Likewise, I agree that the nutrition model of efficiency wages does not hold as it is illogical to assume that increase in food expenditure always follows an increase in wages. Moreover, any increase in the benefits and incentive portions of the workers’ compensation package will inevitably result either to a decrease of wages or that of employed workers. Furthermore, considering all these dynamics between compensation and unemployment in one hand and worker productivity and consequent profits in another, I maintain that minimum wage laws as immoral cannot be universalized as these laws have beneficial functions in checking exploitative practices while keeping it “moral” through proper stakeholder consultations.
Works Cited
Arnold, D. and L. Harman. “Beyond Sweatshops: Positive Deviance and Global Labor
Practices.” Business Ethics: A European Review. 2005: 206-222. Cited in, Powell, B. and M. Zawolinski. “The Ethical and Economic Case Against Sweatshop Labor: A
Critical Assessment.” Journal of Business Ethics 19 October 2011: 1-24. PDF File
Hallie, P.P. The Paradox of Cruelty.

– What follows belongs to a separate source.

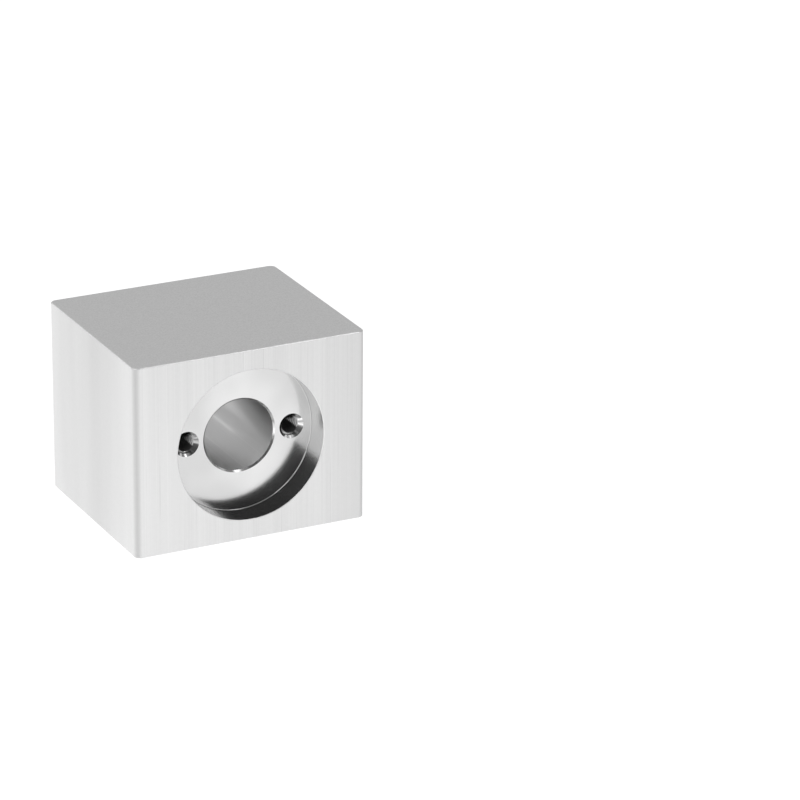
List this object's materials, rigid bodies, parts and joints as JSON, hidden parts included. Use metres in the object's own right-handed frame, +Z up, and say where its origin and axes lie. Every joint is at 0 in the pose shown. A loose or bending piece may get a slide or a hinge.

Middletown: Wesleyan University Press, 1969. Cited in, G.
Baruchello. “Cruelty and Austerity.” Nordicum-Mediterraneum 2013: 1-8. PDF File
Powell, B. and J.R. Clark. Guatemala Sweatshops: Employee Evidence on Working Conditions.
Boston, MA: Suffolk University, 2010. Cited in, Powell, B. and M. Zawolinski. “The Ethical and Economic Case Against Sweatshop Labor: A Critical Assessment.” Journal of Business Ethics 19 October 2011: 1-24. PDF File
Powell, B. and M. Zawolinski. “The Ethical and Economic Case Against Sweatshop Labor: A
Critical Assessment.” Journal of Business Ethics 19 October 2011: 1-24. PDF File
Rynes, S.L., J.M. Bartunek, J.E. Dutton, and J.D. Margolis. “Care and Compassion through an
Organizational Lens: Opening Up New Possibilities.” Academy of Management Review October 2012: 503-523. PDF File DOI: 10.5465/amr.2012.0124.
Shultziner, D. and I. Rabinovici. “Human Dignity, Self-Worth and Humiliation: A Comparative
Legal-Psychological Approach.” Psychology, Public Policy, and Law February 2012 18(1): 105-143. PDF File DOI: 10.1037/a0024585.